Wednesday, May 12, 2021
untitled
I don't know what to write. I feel like I regurgitate everything over and over again. This week has been very stressful and overwhelmed. My job is currently very very short staff and it's just seem like it's one thing after another. My body is just tired and wanting more for myself when I come home from work I just can't push myself to do anything anymore. I look at others and I will confess that I do compare myself to other people all the time. I compare my whole identity to them. And I often feel alone and Afraid to go the extra mile. And I always think people have something against me at all times. And at this moment, I'm seeing things for what they are but with my own perception of it. It's like I live in a wasteland of my mind and only thing that I know how to do is live in that Wasteland of mess and debris and toxic Madness it smells like s*** scuse me.
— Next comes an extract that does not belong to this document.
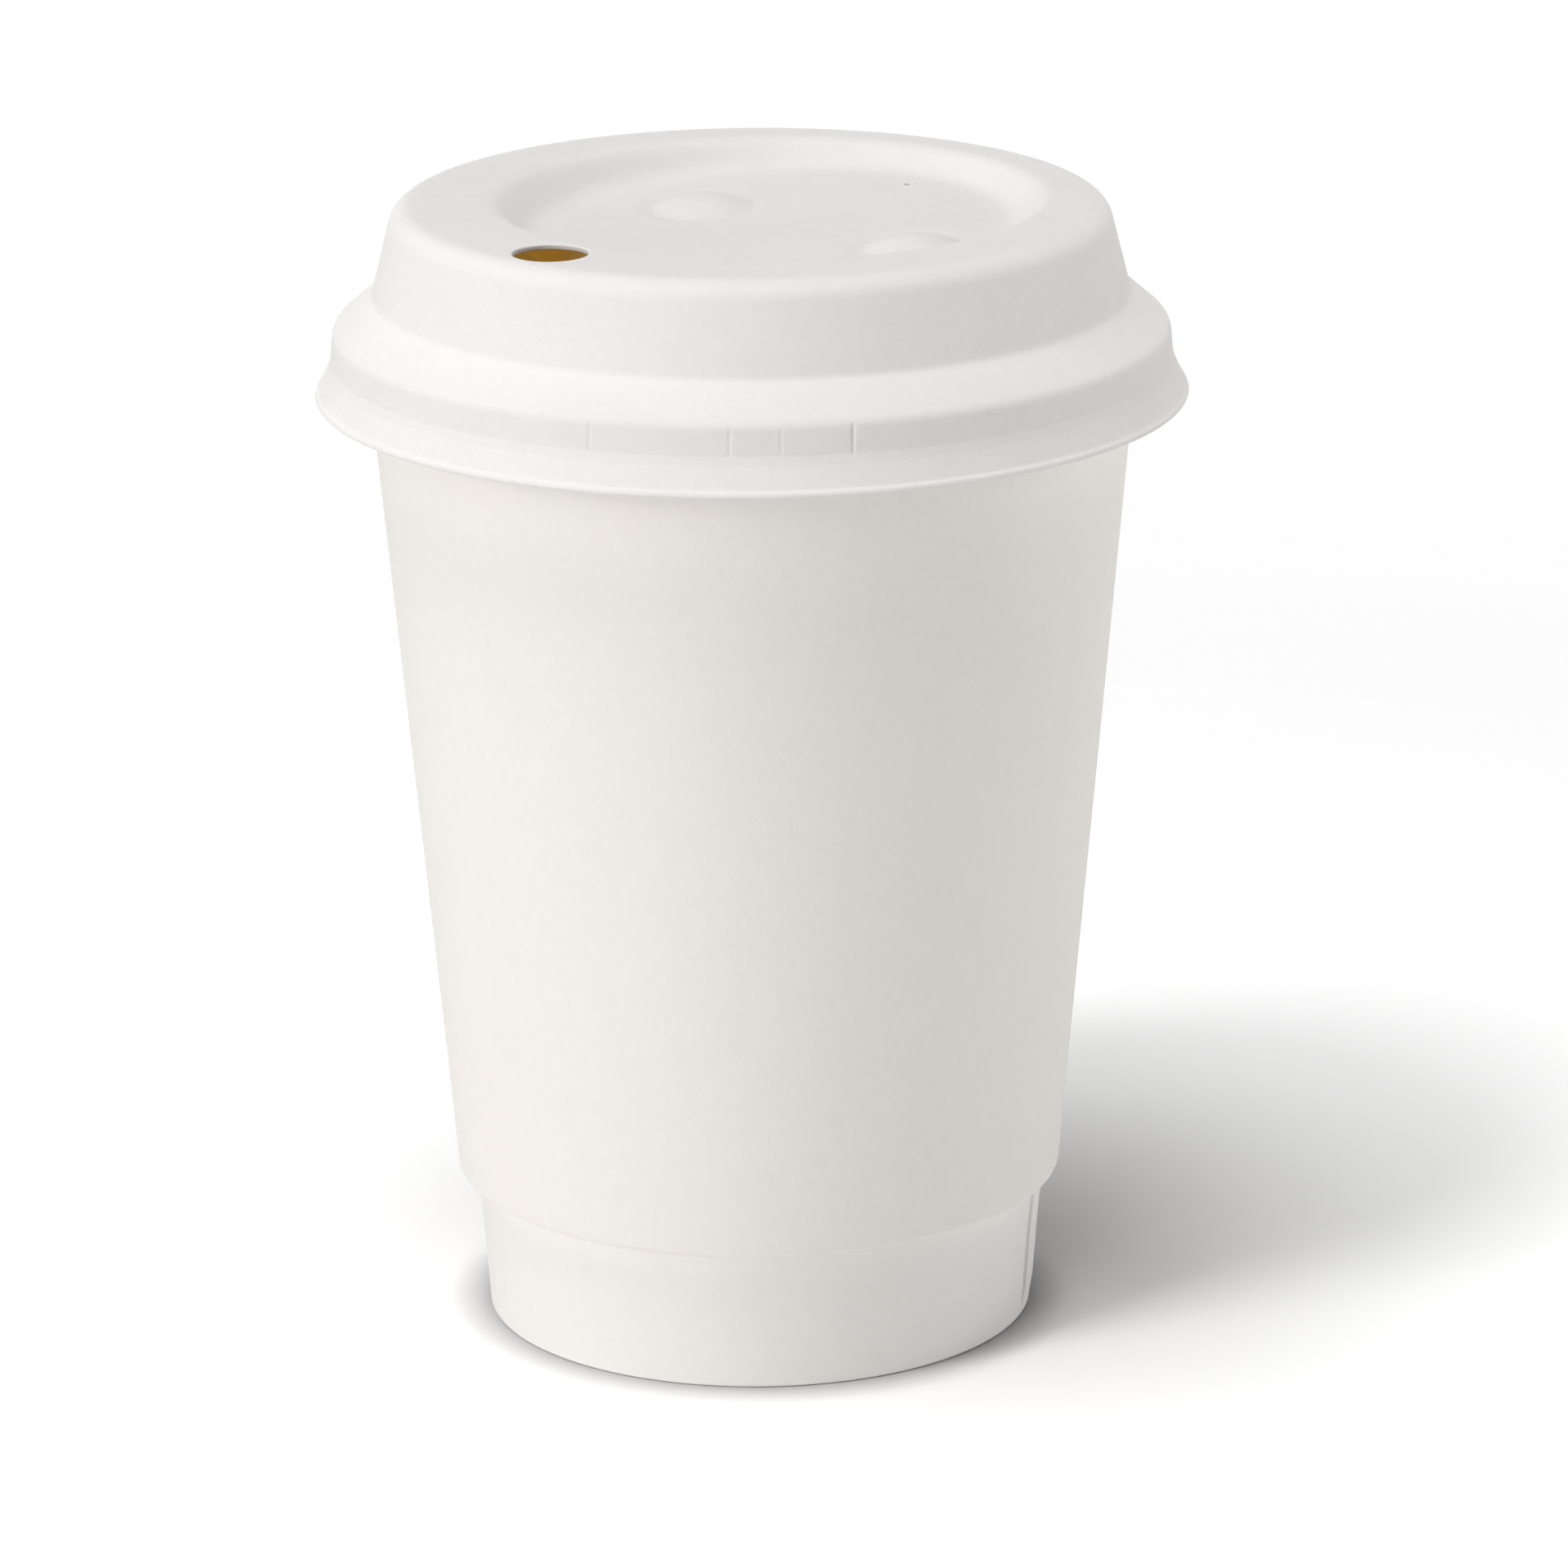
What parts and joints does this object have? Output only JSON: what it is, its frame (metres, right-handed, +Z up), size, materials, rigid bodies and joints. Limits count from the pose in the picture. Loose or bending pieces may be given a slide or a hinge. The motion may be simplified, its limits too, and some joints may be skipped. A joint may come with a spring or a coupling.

It's hard for me to focus on certain things when I'm at home such as, a Bible study that I wanted to do and I just don't care and I do it to be around people but is on Zoom. I think it's my madness a couple heading to be included but I really don't want to be included because I put my screen on black. I don't think anyone feels like I feel. It's like I'm constantly trying to find run to something that is greater than what the situation that I'm in now. And I don't know how to change it or know how to start changing it. I was doing a podcast last night or a while ago, and I have nothing I sure would have to share which was but I'm sharing with you guys now but it was depressing and I feel like I'm always that person. Will I ever grow will ever achieve anything out of life I'm just feel like I'm always miserable me. I know there's sunshine and rainbows and puffy clouds in the distance, but when am I going to ever see it.